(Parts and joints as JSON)

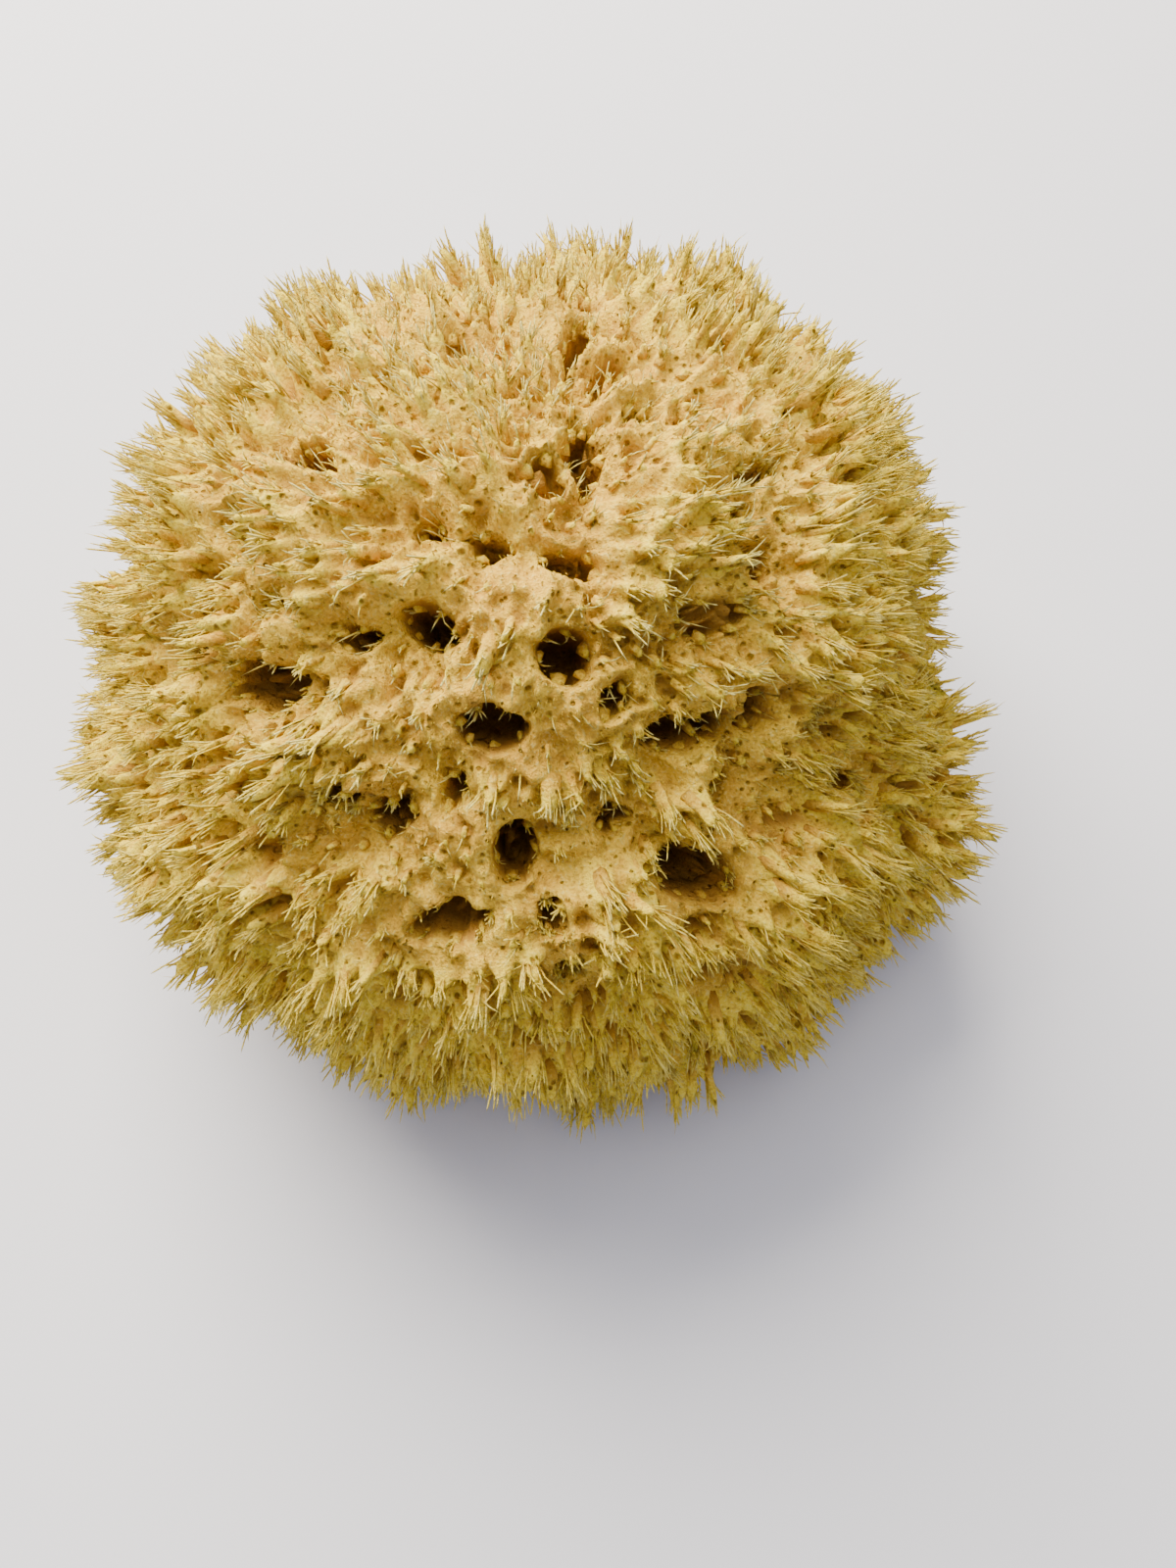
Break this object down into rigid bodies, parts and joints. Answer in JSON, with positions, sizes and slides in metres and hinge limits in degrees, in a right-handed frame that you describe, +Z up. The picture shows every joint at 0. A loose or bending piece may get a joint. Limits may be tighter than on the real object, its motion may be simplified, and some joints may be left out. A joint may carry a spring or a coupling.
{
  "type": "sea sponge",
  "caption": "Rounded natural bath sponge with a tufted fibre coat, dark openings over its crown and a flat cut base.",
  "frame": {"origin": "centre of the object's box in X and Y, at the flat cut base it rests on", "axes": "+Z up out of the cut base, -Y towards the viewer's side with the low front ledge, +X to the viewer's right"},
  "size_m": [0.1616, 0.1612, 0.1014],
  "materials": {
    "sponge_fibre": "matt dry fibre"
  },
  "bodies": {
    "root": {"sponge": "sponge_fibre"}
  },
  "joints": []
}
---
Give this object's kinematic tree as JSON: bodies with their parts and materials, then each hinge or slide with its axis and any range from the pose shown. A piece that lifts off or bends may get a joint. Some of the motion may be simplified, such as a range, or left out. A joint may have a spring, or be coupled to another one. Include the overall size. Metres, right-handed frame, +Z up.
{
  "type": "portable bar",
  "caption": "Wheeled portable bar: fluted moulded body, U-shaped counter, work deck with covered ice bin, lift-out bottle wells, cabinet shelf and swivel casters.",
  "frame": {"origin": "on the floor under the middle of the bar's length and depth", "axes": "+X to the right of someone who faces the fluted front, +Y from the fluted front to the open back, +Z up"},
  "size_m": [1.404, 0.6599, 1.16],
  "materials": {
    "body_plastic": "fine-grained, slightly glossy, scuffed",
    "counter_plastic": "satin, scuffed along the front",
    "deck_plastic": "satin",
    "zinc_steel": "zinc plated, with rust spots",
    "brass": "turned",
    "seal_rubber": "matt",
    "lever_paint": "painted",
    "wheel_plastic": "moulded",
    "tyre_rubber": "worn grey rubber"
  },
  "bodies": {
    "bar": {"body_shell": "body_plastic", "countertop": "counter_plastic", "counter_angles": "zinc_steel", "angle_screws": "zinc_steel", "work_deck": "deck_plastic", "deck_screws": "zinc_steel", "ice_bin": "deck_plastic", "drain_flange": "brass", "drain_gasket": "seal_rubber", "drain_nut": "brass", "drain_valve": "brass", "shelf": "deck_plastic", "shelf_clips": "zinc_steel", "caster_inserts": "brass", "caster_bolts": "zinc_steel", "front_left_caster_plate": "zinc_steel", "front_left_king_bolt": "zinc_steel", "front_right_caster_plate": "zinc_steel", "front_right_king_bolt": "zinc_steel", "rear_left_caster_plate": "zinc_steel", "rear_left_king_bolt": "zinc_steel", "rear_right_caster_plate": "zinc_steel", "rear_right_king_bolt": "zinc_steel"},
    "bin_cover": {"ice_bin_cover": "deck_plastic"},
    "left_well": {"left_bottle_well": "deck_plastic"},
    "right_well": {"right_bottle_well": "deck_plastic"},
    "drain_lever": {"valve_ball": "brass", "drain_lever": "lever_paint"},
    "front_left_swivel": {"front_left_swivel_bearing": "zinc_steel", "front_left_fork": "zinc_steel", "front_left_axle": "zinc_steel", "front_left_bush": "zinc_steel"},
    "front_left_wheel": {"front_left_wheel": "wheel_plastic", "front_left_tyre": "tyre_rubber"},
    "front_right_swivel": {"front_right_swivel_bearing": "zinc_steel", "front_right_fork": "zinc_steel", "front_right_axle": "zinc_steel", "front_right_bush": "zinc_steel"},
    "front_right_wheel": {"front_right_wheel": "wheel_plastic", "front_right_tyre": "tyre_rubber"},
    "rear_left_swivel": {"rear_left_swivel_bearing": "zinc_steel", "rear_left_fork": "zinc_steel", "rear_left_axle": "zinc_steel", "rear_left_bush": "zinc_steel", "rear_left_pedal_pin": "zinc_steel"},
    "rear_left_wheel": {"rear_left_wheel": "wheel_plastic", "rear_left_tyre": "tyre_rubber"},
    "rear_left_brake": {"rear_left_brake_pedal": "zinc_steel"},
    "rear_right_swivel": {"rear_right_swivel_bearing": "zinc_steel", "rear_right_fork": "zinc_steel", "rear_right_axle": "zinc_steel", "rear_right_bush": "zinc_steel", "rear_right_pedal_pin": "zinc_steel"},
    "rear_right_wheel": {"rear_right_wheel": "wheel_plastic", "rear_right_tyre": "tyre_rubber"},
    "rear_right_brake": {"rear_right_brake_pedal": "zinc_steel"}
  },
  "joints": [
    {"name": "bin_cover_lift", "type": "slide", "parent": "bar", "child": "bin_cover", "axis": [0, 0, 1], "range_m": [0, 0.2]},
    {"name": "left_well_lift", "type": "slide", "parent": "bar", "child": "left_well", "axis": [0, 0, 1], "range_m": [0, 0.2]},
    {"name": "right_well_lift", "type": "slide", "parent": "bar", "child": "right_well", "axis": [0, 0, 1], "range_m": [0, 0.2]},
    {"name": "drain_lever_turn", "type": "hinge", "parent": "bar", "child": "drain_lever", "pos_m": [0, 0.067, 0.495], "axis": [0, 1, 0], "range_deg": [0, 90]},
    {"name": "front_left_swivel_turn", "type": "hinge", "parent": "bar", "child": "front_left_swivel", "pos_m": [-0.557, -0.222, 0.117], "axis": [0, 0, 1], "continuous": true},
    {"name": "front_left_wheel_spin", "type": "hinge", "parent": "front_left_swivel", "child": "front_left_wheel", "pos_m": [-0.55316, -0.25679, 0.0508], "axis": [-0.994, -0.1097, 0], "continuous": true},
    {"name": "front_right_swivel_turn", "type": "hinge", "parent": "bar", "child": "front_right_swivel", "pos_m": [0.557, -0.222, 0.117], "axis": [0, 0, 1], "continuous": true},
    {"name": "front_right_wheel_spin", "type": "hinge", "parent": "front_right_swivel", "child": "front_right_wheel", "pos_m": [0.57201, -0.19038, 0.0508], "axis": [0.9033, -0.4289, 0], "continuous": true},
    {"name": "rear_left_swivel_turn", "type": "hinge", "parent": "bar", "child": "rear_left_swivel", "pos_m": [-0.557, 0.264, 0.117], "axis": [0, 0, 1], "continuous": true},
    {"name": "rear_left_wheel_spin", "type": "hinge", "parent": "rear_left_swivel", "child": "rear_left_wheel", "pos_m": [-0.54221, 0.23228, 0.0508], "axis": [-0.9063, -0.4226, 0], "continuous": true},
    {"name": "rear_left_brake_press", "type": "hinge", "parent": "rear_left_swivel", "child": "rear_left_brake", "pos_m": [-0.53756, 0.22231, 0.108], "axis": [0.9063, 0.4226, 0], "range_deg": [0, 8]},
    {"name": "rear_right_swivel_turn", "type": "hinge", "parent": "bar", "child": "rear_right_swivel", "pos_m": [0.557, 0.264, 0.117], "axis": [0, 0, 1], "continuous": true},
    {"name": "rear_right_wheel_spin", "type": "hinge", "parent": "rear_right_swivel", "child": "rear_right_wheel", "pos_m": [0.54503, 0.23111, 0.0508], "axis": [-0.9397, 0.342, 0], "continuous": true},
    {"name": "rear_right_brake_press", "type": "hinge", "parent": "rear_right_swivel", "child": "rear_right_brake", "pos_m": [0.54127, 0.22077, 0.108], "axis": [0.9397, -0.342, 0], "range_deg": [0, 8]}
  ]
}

**Given request:** Pull every line containing "this" from the data.

**Written solution:**
Break this object down into rigid bodies, parts and joints. Answer in JSON, with positions, sizes and slides in metres and hinge limits in degrees, in a right-handed frame that you describe, +Z up. The picture shows every joint at 0. A loose or bending piece may get a joint. Limits may be tighter than on the real object, its motion may be simplified, and some joints may be left out. A joint may carry a spring or a coupling.
Give this object's kinematic tree as JSON: bodies with their parts and materials, then each hinge or slide with its axis and any range from the pose shown. A piece that lifts off or bends may get a joint. Some of the motion may be simplified, such as a range, or left out. A joint may have a spring, or be coupled to another one. Include the overall size. Metres, right-handed frame, +Z up.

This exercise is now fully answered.